One day, as Prof. Bridgman was motoring back and forth between lecterns, he stopped at the left-side one and wrote with the water-soluble marker. Words appeared on the screen. He cranked the roller; the words did not move. He turned it a bit more, then his voice lowered from its usual projected volume as he faced the class: “Good heavens. There’s been a terrible mistake. I’ve written on the glass.” Glancing about in minor embarrassment, like a child caught doing something mildly naughty, he muttered, “Oh, well…” and went to the other lectern, where the transparency wasn’t at the end of the roll.

I recall the day he was teaching the Reformation and events leading up to it. He explained that a key point of theology was the question of what constituted Christian baptism. Looking at the Bible itself, Bridgman explained with a smile, nothing contained therein said that baptism had to come from the Roman Catholic Church. “In fact,” he said, “I could stand here with a hose, read all your names, say ‘I baptize thee…’ and baptize you all. And there’d be nothing you could do about it! You can’t refuse baptism!” The class laughed. Then, in a smaller but puckish voice: “And I just might do that sometime, too.” His sense of humor punctuated all his teaching.

Prof. Bridgman was the one who taught me, in HST 113 (modern), why Orwell’s 1984 was such an important book. In HST 111, he taught me to appreciate the ancient Greek advances in government and philosophy, as well as the Roman sense of gravitas that governed actions of state under the Republic. When one day I stood upon the Akropolis, gazing down upon the Pnyx, where once was said: “Who would speak?” and the voice came, “I, Pericles,” I thought of Professor Bridgman’s voice explaining the importance of Pericles’ funeral oration in Thucydides’ account. I thought of him when I gazed upon the helmet of Miltiades, hero of Marathon, at the museum near Olympia.

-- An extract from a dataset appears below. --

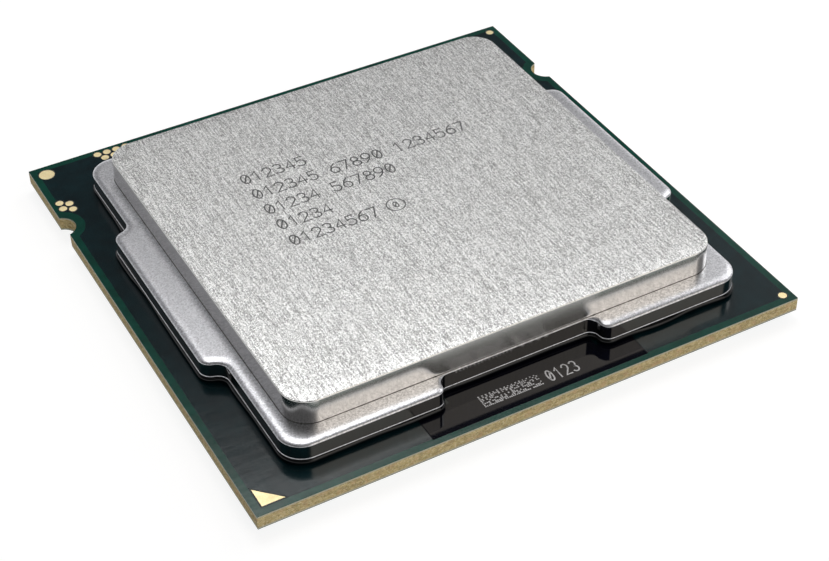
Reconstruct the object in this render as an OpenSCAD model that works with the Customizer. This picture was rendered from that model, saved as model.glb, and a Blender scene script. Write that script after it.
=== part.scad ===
// Land-grid processor package: a laminate substrate with a flip-chip die,
// a nickel-plated copper heat spreader glued over it, and ceramic
// capacitors and contact lands on the underside.
// Units are millimetres. +Z is up, and the origin is at the middle of the
// package on the plane that the underside capacitors rest on.

/* [Substrate] */
// Side of the square substrate
substrate_side = 37.5; // [37:0.1:46]
// Thickness of the glass-epoxy core
core_t = 0.72; // [0.4:0.02:1.2]
// Thickness of the resin build-up on each face of the core
buildup_t = 0.1; // [0.04:0.01:0.3]
// Thickness of the outer copper planes
copper_t = 0.02; // [0.01:0.005:0.05]
// Solder mask over the copper planes
mask_t = 0.02; // [0.01:0.005:0.05]
// Bare strip between a copper plane and the substrate's edge
copper_margin = 0.48; // [0.3:0.01:0.7]
// Radius of the two key notches
notch_r = 1.08; // [0.8:0.01:1.3]
// How far each key notch reaches in from the edge
notch_depth = 0.75; // [0.4:0.01:0.9]
// Distance of the notches from the package's middle, towards the back
notch_y = 11.62; // [9:0.01:12.5]
// Bare strip between a copper plane and the notch
notch_margin = 0.62; // [0.3:0.01:0.7]

/* [Top pads] */
// Diameter of the big alignment disc in the back left corner
big_fiducial_d = 1.1; // [0.8:0.01:1.2]
// Diameter of the small alignment discs in the right corners
small_fiducial_d = 0.57; // [0.4:0.01:0.8]
// Distance of the big disc's centre from the two edges
big_fiducial_inset = 0.98; // [0.9:0.01:1.5]
// Distance of the small discs' centres from the two edges
small_fiducial_inset = 0.68; // [0.6:0.01:1.2]
// Diameter of the test pads
test_pad_d = 0.56; // [0.4:0.01:0.6]
// Distance between neighbouring test pads in a row
test_pad_pitch = 0.7; // [0.68:0.01:0.8]
// Distance between the two rows of test pads
test_row_gap = 0.58; // [0.5:0.01:0.8]
// First pad of the left group, from the middle towards the back
left_group_y = 14.2; // [13.9:0.01:14.5]
// Distance of the left group's outer column from the edge
left_group_inset = 0.6; // [0.5:0.01:0.8]
// First pad of the back group, from the middle towards the left
back_group_x = 13.85; // [13:0.01:14.5]
// Distance of the back group's outer row from the edge
back_group_inset = 0.52; // [0.5:0.01:0.8]
// Pads in the outer row of the back group
back_group_count = 4; // [2:1:8]
// Leg of the pin-one triangle
pin_one_leg = 1.5; // [1:0.01:2]
// Distance of the triangle's square corner from the two edges
pin_one_inset = 0.6; // [0.4:0.01:1]
// Ring of bare resin between a pad and the mask around it
pad_ring = 0.05; // [0.02:0.01:0.1]
// Mask over the copper's edge around each opening
ring_overlap = 0.08; // [0.04:0.01:0.12]
// How far the pads lie below the mask's surface
pad_recess = 0.005; // [0.002:0.001:0.008]

/* [Ink patch] */
// Width of the ink patch in front of the heat spreader
ink_w = 15; // [8:0.1:20]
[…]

I listened to his 1939 lecture in the background while composing this, just for the pleasure of the memories his voice brings.

One of his most important books had a key purpose. There remain those who, in spite of all the compelling evidence, continue to attempt to deny or minimize the Holocaust. That is a felony in Germany and Austria; in the United States, it’s simple foolishness. Prof. Bridgman decided to demolish Holocaust denial, and thus wrote The End of the Holocaust: The Liberation of the Camps. An expert in the field, who could not be thought to have any inherent bias, and a job very well done.

When Prof. Bridgman retired, he met with resistance to the concept. Alumni took up collections for two purposes: to endow a Jon Bridgman Professorship in history at UW, and to sponsor a lecture series inviting him to come and lecture as he might desire, on any topic that he might choose. The video presented was from that series, which remained a success and lasted until at least 2012, as you can see. If only I had lived nearer Seattle, I would have attended every one.

Though he was elderly, and his passing was thus not a tremendous surprise, it still affects so many of us. All of us associated with UW will miss him, but those of us whose lives he touched will remember him when we are his age and beyond. My heartfelt condolences go out to his family and personal friends.

As for me, simply, thank you, Professor Bridgman. I didn’t know how much I could love the study of history until you showed me.